日本共産党

2004年3月16日(火)「しんぶん赤旗」

卒業式で「日の丸」「君が代」

都立高、養護学校

異常な監視、強制


 三月、卒業生の成長を喜び、門出を祝う卒業式が全国の学校で行われます。しかし、東京の都立高校や養護学校では、「日の丸」「君が代」を強制するための監視体制がしかれ「祝う」という言葉に似合わない光景が繰り広げられています。

「生徒が主人公」

 三月上旬のある都立高校の卒業式。二男を通わせる母親は、教職員席の後ろの座席から式のようすを見ました。昨年までは教職員は生徒の方を向いていましたが、今年は全員が正面壇上の「日の丸」を向くよう座席が設置されていました。

 式が始まると「一同起立」の号令のあと、そのまま「国歌斉唱」に進行しました。起立しない教師に教頭が歩みより声をかけます。緊張が走るなか「君が代」の歌声が流れました。歌が終わったとたん東京都教育委員会の職員らしき男性が険しい顔で黒い手帳にしきりと書きこんでいました。

 母親は「卒業生は思い思いの服装で個性を主張していたし、生徒代表の卒業の言葉は高校生の感性で、戦争の問題、社会の問題を語っていてとてもよかった。でも、子どもたちが卒業式の主人公のはずなのに、そうではなくなってきているように思えてなりません。都教委が主人公にしたいのは『日の丸』のうしろに透けて見える国家なのか」と不安を語ります。

 別の高校の非常勤講師の男性は「教頭が式直前まで教職員の出席を確認し、都教委とともに監視するように教職員席の最後列に着席した」と話します。式前日までに、教職員一人ひとりに職務命令書が手渡されました。職員の座席はすべて指定され、一覧表が作られました。起立しなかった職員をチェックするためです。

反対する親たち

 都立定時制高校のPTA役員をしている母親は事前に、教職員が職員会議で「生徒が主人公の卒業式に」と激しくやり合ったことを聞きました。「先生が処分されて異動になったら困る。先生が大変なら、親が頑張るから」とPTA仲間に「『日の丸』『君が代』に対する考えはいろいろだと思うが、強制されるのは納得できない。今年から司会の『歌う歌わないは、内心の自由』という説明がなくなるそうです。私は先生への強制に抗議して起立しません。これは、子どもたちと私たちの内心の自由を守ること」と親たちに呼びかけました。

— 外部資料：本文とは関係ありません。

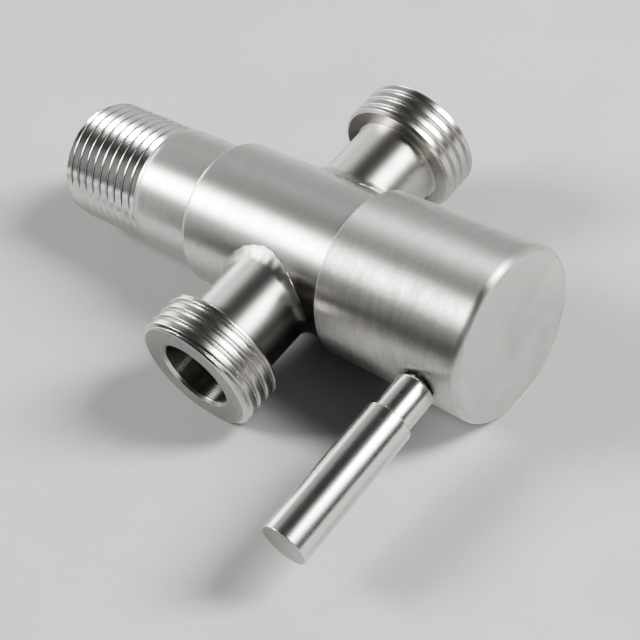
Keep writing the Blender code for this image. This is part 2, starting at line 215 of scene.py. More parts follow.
# the longest stretch between the rows of each profile
LONGEST = {"body": 1.2, "collar": 0.8, "bore": 0.6, "face": 0.9, "knob": 1.4, "lever": 1.5}
# points closer than this, in metres, become one, and corners over this many degrees stay sharp
MERGE = 1e-7
SHARP_ANGLE = 38.0

# dark and light tones of the steel
STEEL_DARK = (0.70, 0.687, 0.662)
STEEL_LIGHT = (0.80, 0.787, 0.762)
NECK_DARK = (0.585, 0.574, 0.553)
BODY_TONES = (STEEL_DARK, STEEL_LIGHT)
NECK_TONES = (NECK_DARK, (0.68, 0.668, 0.645))
CUT_TONES = (NECK_DARK, STEEL_DARK)
KNOB_TONES = ((0.62, 0.609, 0.587), STEEL_LIGHT)
FACE_TONES = ((0.72, 0.708, 0.678), (0.86, 0.846, 0.812))
END_TONES = ((0.50, 0.49, 0.475), (0.60, 0.59, 0.57))
# painted shade: the inside of the bores gets a much darker tone than the steel outside
BORE_SHADE_TONES = ((0.34, 0.335, 0.32), (0.50, 0.49, 0.47))
ROD_TONES = ((0.70, 0.69, 0.67), (0.84, 0.83, 0.81))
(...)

 強制と監視が強まったのは都教委が昨年十月に学校行事での「日の丸」「君が代」の実施を強化する指針、通達を出して以来。先日、創立記念行事で「君が代」斉唱の際に起立しなかった教職員十人が、昇給三カ月停止などを含む戒告処分を受けました。

 今年に入り強制に反対する親たちが取り組んだ「卒業式・入学式の『通達・実施指針』の再検討を求める署名」の賛同者は都立学校八十一校、五千七百七十四人にのぼります。

 今年一月三十日には、都立学校の教職員が「国歌斉唱しないことを理由として(教職員に)いかなる処分もしてはならない」ことなどを求めて「国歌斉唱義務不存在確認請求訴訟」を東京地裁に提訴しました。